*WRITTEN PROBLEM*.
Every line must be returned precisely as it is written.

*DATASET CONTENT*.
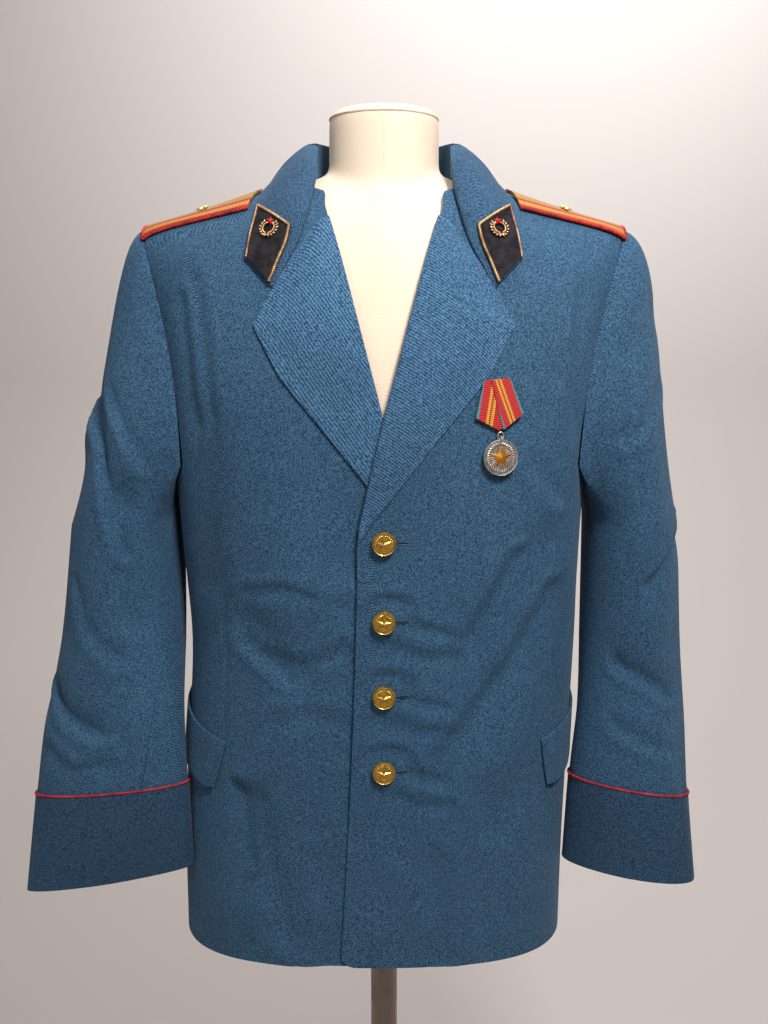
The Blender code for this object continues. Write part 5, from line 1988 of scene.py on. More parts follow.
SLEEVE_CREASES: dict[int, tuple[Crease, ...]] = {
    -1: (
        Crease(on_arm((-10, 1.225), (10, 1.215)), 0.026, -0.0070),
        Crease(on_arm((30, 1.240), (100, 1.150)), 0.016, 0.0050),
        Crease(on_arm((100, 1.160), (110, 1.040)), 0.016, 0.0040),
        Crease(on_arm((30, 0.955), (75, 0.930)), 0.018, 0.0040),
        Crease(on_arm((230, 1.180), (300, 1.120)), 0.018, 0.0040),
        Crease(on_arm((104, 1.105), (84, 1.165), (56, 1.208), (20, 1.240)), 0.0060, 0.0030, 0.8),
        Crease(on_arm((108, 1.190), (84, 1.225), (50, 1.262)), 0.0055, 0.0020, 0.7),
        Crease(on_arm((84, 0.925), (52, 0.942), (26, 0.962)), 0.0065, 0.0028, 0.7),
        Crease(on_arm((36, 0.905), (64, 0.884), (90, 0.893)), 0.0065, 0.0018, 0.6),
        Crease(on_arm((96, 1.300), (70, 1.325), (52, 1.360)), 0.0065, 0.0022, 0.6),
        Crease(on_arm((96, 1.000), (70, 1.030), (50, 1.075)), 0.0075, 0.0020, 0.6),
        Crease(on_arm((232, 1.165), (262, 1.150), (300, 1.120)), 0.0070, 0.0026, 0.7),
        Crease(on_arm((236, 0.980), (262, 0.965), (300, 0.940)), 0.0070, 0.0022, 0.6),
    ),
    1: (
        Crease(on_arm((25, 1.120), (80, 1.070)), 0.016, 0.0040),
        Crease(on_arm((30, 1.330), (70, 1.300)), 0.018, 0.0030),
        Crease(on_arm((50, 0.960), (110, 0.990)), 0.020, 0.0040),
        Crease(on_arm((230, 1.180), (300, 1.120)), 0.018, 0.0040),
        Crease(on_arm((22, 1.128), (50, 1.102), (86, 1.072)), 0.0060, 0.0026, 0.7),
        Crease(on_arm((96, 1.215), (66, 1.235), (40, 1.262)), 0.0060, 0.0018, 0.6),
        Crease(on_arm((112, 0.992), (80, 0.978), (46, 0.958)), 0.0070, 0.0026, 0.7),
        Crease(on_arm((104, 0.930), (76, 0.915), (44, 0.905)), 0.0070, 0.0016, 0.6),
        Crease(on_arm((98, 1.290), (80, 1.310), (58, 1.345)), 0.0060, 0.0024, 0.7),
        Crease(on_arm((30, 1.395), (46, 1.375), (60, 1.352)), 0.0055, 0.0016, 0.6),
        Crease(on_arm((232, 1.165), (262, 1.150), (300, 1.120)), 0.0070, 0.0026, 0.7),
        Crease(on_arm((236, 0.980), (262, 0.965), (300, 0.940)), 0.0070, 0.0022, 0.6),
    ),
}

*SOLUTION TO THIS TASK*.
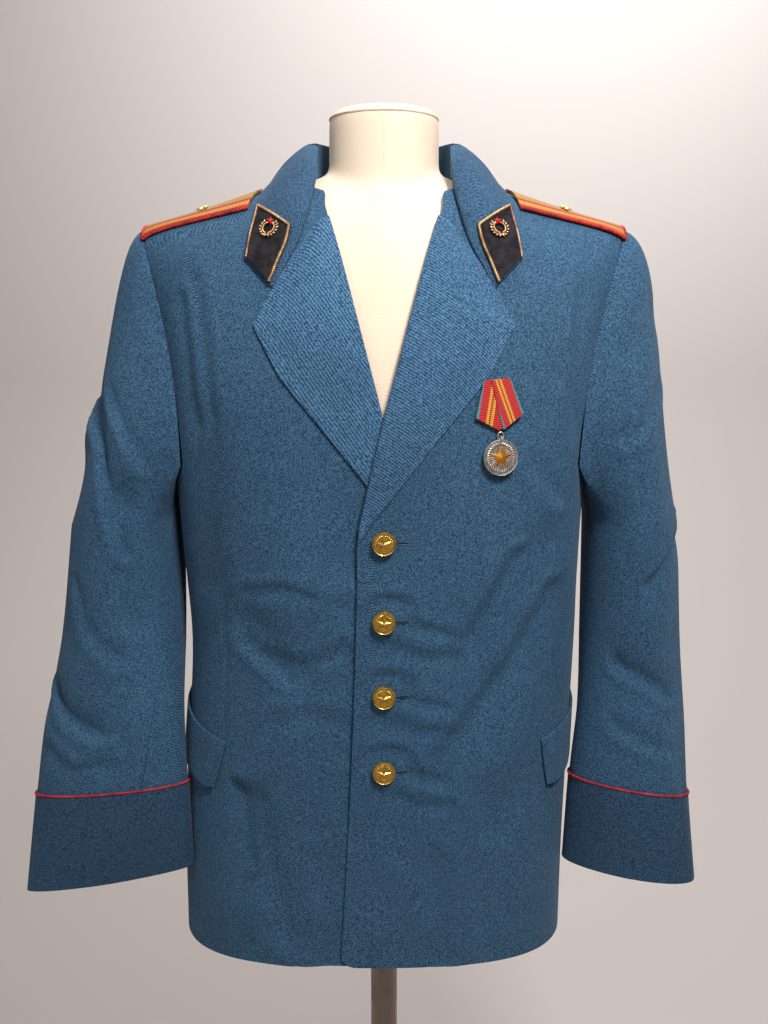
The Blender code for this object continues. Write part 5, from line 1988 of scene.py on. More parts follow.
SLEEVE_CREASES: dict[int, tuple[Crease, ...]] = {
    -1: (
        Crease(on_arm((-10, 1.225), (10, 1.215)), 0.026, -0.0070),
        Crease(on_arm((30, 1.240), (100, 1.150)), 0.016, 0.0050),
        Crease(on_arm((100, 1.160), (110, 1.040)), 0.016, 0.0040),
        Crease(on_arm((30, 0.955), (75, 0.930)), 0.018, 0.0040),
        Crease(on_arm((230, 1.180), (300, 1.120)), 0.018, 0.0040),
        Crease(on_arm((104, 1.105), (84, 1.165), (56, 1.208), (20, 1.240)), 0.0060, 0.0030, 0.8),
        Crease(on_arm((108, 1.190), (84, 1.225), (50, 1.262)), 0.0055, 0.0020, 0.7),
        Crease(on_arm((84, 0.925), (52, 0.942), (26, 0.962)), 0.0065, 0.0028, 0.7),
        Crease(on_arm((36, 0.905), (64, 0.884), (90, 0.893)), 0.0065, 0.0018, 0.6),
        Crease(on_arm((96, 1.300), (70, 1.325), (52, 1.360)), 0.0065, 0.0022, 0.6),
        Crease(on_arm((96, 1.000), (70, 1.030), (50, 1.075)), 0.0075, 0.0020, 0.6),
        Crease(on_arm((232, 1.165), (262, 1.150), (300, 1.120)), 0.0070, 0.0026, 0.7),
        Crease(on_arm((236, 0.980), (262, 0.965), (300, 0.940)), 0.0070, 0.0022, 0.6),
    ),
    1: (
        Crease(on_arm((25, 1.120), (80, 1.070)), 0.016, 0.0040),
        Crease(on_arm((30, 1.330), (70, 1.300)), 0.018, 0.0030),
        Crease(on_arm((50, 0.960), (110, 0.990)), 0.020, 0.0040),
        Crease(on_arm((230, 1.180), (300, 1.120)), 0.018, 0.0040),
        Crease(on_arm((22, 1.128), (50, 1.102), (86, 1.072)), 0.0060, 0.0026, 0.7),
        Crease(on_arm((96, 1.215), (66, 1.235), (40, 1.262)), 0.0060, 0.0018, 0.6),
        Crease(on_arm((112, 0.992), (80, 0.978), (46, 0.958)), 0.0070, 0.0026, 0.7),
        Crease(on_arm((104, 0.930), (76, 0.915), (44, 0.905)), 0.0070, 0.0016, 0.6),
        Crease(on_arm((98, 1.290), (80, 1.310), (58, 1.345)), 0.0060, 0.0024, 0.7),
        Crease(on_arm((30, 1.395), (46, 1.375), (60, 1.352)), 0.0055, 0.0016, 0.6),
        Crease(on_arm((232, 1.165), (262, 1.150), (300, 1.120)), 0.0070, 0.0026, 0.7),
        Crease(on_arm((236, 0.980), (262, 0.965), (300, 0.940)), 0.0070, 0.0022, 0.6),
    ),
}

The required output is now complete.